=== Problem to solve ===
Write out, exactly as given, every line from the one holding "color(white) tube(right_route, right_out);" to the one holding "cad_parts[node].hide_render = cad_parts[node].hide_viewport", including both.

=== Information provided ===

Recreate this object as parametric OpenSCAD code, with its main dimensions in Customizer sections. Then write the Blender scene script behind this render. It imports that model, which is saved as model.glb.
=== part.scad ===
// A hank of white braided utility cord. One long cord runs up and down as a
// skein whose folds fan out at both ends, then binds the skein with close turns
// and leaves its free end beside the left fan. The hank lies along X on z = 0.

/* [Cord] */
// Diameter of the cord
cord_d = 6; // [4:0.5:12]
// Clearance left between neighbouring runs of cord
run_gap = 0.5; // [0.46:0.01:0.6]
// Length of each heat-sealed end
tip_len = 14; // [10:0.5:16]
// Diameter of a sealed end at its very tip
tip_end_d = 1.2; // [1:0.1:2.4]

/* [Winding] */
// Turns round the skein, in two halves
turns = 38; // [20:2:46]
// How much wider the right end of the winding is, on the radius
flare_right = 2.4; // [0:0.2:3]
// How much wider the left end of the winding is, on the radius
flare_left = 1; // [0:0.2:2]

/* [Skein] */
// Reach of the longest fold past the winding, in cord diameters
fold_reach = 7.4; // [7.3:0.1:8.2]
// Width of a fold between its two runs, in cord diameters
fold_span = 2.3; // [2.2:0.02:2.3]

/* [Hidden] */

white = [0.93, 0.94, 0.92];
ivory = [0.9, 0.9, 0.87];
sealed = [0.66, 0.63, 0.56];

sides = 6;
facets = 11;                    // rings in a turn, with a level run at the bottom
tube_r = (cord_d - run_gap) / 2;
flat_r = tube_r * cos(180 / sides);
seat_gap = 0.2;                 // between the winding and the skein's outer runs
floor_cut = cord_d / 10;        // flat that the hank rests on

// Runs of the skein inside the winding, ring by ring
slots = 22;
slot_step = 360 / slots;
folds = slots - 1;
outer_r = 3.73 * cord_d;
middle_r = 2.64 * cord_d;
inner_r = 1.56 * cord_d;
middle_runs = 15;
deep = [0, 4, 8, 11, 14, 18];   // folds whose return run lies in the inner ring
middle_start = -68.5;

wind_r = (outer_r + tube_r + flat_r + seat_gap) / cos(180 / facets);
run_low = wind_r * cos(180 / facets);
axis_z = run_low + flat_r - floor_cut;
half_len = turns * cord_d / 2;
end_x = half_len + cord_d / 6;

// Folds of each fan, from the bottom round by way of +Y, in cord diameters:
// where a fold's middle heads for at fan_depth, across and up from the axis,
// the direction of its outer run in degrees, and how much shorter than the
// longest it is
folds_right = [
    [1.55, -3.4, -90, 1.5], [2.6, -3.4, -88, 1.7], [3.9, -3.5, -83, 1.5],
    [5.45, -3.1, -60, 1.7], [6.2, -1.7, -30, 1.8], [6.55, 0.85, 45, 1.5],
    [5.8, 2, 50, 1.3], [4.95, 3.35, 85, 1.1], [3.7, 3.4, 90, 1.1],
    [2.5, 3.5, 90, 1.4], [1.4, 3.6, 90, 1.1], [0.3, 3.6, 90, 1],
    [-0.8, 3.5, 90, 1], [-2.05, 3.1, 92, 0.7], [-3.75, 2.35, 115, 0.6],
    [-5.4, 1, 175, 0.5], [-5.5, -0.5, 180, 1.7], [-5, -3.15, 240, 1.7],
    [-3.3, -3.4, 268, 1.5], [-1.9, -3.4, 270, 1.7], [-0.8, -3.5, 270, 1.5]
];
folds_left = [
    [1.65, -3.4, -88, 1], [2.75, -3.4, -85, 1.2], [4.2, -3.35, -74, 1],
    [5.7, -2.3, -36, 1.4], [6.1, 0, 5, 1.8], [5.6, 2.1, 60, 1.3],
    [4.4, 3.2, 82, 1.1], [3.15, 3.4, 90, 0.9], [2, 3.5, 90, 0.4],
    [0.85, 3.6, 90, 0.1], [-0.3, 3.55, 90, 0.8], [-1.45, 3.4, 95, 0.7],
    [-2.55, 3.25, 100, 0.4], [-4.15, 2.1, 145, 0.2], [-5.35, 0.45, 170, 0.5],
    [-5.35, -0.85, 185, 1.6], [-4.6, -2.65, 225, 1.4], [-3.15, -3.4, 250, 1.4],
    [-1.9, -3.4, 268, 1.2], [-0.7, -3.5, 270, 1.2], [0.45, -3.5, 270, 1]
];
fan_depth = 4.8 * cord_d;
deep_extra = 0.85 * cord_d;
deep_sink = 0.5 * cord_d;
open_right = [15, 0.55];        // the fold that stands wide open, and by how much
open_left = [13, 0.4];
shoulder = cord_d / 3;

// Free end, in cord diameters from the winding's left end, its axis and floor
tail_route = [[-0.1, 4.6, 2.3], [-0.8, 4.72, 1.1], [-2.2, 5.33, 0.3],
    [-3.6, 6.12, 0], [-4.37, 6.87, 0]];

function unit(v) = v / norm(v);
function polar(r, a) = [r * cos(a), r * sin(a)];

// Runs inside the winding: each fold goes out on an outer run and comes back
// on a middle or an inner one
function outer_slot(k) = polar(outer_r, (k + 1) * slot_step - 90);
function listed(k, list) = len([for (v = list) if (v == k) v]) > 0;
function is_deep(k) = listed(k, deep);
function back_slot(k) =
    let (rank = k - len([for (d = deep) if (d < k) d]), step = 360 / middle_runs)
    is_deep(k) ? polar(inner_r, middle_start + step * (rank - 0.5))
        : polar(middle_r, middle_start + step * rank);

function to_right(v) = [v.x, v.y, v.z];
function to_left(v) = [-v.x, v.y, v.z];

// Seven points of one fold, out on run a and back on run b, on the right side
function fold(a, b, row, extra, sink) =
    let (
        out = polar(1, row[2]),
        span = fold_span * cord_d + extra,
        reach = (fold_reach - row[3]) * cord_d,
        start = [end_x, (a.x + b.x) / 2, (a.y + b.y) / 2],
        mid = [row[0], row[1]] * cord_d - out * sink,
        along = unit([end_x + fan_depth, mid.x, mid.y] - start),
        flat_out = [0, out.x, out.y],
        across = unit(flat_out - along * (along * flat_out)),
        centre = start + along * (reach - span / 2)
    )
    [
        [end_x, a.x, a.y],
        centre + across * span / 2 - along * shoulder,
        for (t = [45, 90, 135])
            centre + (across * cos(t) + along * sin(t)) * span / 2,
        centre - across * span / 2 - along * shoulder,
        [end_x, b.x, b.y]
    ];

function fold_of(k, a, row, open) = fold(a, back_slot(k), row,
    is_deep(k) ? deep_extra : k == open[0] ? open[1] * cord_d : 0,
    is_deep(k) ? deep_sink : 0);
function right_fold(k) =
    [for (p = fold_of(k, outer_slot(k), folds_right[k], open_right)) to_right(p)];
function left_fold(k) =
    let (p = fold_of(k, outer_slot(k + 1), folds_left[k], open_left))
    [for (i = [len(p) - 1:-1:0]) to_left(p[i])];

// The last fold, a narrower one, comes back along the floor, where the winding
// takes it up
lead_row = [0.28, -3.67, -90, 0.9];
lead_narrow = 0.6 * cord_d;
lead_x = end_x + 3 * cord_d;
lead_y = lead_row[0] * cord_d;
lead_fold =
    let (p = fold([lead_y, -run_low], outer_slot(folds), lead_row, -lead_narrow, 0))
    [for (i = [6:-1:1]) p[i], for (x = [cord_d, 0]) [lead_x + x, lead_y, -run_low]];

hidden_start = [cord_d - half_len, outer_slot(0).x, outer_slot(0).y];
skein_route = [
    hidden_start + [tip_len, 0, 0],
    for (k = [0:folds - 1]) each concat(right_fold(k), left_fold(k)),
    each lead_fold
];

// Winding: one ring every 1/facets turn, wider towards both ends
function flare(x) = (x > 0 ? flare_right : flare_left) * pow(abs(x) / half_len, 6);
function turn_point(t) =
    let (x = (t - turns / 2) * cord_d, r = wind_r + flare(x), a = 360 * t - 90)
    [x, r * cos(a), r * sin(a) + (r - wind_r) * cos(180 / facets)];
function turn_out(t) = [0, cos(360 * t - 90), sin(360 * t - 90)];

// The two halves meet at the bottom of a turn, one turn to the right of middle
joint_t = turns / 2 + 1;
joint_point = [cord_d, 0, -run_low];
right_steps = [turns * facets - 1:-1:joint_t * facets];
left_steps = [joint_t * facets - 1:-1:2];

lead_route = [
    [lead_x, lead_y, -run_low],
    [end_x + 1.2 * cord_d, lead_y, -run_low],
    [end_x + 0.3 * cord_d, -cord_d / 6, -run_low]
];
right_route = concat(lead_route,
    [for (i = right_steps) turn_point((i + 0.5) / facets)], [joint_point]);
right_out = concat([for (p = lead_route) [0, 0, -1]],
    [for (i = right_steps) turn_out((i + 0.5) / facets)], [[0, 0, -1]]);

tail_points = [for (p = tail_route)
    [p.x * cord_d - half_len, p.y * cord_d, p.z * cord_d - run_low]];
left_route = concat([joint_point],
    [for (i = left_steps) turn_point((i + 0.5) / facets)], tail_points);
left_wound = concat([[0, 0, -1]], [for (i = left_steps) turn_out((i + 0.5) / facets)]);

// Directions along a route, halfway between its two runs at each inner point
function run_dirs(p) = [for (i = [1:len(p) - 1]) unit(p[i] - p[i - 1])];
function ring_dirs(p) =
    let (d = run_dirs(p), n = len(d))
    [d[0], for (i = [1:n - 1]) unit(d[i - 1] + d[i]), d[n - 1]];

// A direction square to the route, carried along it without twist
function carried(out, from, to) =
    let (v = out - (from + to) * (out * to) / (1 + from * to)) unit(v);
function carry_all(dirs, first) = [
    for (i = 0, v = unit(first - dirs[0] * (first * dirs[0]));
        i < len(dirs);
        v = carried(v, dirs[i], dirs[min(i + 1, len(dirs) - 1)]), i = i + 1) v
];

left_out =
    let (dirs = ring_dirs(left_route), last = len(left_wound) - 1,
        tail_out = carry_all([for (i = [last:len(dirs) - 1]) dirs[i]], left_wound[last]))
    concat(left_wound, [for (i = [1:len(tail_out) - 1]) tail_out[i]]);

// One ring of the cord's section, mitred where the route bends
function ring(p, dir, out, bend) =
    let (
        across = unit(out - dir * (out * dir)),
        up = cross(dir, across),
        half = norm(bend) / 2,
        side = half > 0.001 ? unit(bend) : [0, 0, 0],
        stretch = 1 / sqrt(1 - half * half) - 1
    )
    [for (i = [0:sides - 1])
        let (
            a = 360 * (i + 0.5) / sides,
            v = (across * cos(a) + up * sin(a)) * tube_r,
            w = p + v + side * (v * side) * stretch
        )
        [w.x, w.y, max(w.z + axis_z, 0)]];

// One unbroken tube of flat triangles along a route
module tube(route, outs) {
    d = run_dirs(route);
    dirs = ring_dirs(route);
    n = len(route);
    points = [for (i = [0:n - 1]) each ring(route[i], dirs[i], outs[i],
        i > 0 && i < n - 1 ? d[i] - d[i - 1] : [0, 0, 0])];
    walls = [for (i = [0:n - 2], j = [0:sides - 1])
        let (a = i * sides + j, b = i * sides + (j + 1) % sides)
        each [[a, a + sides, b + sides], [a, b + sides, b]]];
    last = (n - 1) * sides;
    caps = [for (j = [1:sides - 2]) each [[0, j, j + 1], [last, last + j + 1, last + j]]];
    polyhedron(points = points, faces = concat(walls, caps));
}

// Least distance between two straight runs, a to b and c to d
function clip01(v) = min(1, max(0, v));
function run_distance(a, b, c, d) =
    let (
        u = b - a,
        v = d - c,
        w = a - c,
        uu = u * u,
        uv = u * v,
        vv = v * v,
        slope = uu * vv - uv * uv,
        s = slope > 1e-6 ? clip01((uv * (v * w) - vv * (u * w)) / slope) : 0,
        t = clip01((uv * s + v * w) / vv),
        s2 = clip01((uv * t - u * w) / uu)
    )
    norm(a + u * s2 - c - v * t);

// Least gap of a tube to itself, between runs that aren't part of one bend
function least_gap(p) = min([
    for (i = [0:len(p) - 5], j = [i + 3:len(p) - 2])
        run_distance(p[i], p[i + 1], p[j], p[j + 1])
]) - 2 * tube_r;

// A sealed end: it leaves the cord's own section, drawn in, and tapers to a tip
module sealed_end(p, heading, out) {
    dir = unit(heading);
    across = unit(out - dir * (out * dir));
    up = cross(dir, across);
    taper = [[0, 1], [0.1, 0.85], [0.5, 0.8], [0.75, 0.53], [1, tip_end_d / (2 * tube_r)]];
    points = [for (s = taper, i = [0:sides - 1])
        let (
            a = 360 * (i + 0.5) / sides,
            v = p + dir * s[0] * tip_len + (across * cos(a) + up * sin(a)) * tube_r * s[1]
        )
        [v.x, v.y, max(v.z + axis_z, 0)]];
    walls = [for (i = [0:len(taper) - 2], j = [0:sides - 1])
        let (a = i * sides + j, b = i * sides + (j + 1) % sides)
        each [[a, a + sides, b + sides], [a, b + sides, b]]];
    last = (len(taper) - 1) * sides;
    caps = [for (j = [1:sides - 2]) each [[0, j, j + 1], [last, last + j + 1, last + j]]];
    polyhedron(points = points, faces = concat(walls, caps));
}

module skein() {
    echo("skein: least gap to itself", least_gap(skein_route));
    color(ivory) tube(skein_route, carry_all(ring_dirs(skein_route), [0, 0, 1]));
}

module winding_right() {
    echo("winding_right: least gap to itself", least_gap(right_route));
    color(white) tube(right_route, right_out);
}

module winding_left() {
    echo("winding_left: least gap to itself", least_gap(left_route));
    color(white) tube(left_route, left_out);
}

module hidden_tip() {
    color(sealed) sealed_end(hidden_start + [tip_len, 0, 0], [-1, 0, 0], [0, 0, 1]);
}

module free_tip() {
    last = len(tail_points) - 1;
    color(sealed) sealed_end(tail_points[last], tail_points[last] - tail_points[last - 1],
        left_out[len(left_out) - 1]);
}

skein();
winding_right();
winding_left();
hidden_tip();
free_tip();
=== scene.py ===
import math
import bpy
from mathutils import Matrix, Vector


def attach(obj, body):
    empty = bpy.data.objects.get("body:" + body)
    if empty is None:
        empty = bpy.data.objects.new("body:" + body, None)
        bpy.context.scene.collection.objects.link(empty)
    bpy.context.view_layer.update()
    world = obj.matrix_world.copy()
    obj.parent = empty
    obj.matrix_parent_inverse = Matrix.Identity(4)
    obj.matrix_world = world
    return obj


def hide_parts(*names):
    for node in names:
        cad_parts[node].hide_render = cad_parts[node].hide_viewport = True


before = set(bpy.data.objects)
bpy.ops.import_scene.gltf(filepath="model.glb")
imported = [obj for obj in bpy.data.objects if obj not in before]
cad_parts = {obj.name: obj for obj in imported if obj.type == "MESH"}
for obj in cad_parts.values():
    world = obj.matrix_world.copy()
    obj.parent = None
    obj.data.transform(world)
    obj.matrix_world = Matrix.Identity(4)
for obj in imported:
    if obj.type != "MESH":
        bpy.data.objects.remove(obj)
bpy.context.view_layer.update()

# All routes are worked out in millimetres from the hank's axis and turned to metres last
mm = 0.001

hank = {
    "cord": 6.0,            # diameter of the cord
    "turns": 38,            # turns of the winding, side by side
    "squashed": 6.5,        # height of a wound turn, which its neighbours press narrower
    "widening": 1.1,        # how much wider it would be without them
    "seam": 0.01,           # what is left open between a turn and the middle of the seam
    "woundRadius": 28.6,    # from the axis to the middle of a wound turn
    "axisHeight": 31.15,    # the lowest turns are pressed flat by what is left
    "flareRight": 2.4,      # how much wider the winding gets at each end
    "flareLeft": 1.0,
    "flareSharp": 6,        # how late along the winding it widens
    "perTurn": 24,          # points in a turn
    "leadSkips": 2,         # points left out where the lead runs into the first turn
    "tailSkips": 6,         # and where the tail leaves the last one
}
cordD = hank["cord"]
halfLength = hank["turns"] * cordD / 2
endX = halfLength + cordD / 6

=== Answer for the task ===
    color(white) tube(right_route, right_out);
}

module winding_left() {
    echo("winding_left: least gap to itself", least_gap(left_route));
    color(white) tube(left_route, left_out);
}

module hidden_tip() {
    color(sealed) sealed_end(hidden_start + [tip_len, 0, 0], [-1, 0, 0], [0, 0, 1]);
}

module free_tip() {
    last = len(tail_points) - 1;
    color(sealed) sealed_end(tail_points[last], tail_points[last] - tail_points[last - 1],
        left_out[len(left_out) - 1]);
}

skein();
winding_right();
winding_left();
hidden_tip();
free_tip();
=== scene.py ===
import math
import bpy
from mathutils import Matrix, Vector


def attach(obj, body):
    empty = bpy.data.objects.get("body:" + body)
    if empty is None:
        empty = bpy.data.objects.new("body:" + body, None)
        bpy.context.scene.collection.objects.link(empty)
    bpy.context.view_layer.update()
    world = obj.matrix_world.copy()
    obj.parent = empty
    obj.matrix_parent_inverse = Matrix.Identity(4)
    obj.matrix_world = world
    return obj


def hide_parts(*names):
    for node in names:
        cad_parts[node].hide_render = cad_parts[node].hide_viewport = True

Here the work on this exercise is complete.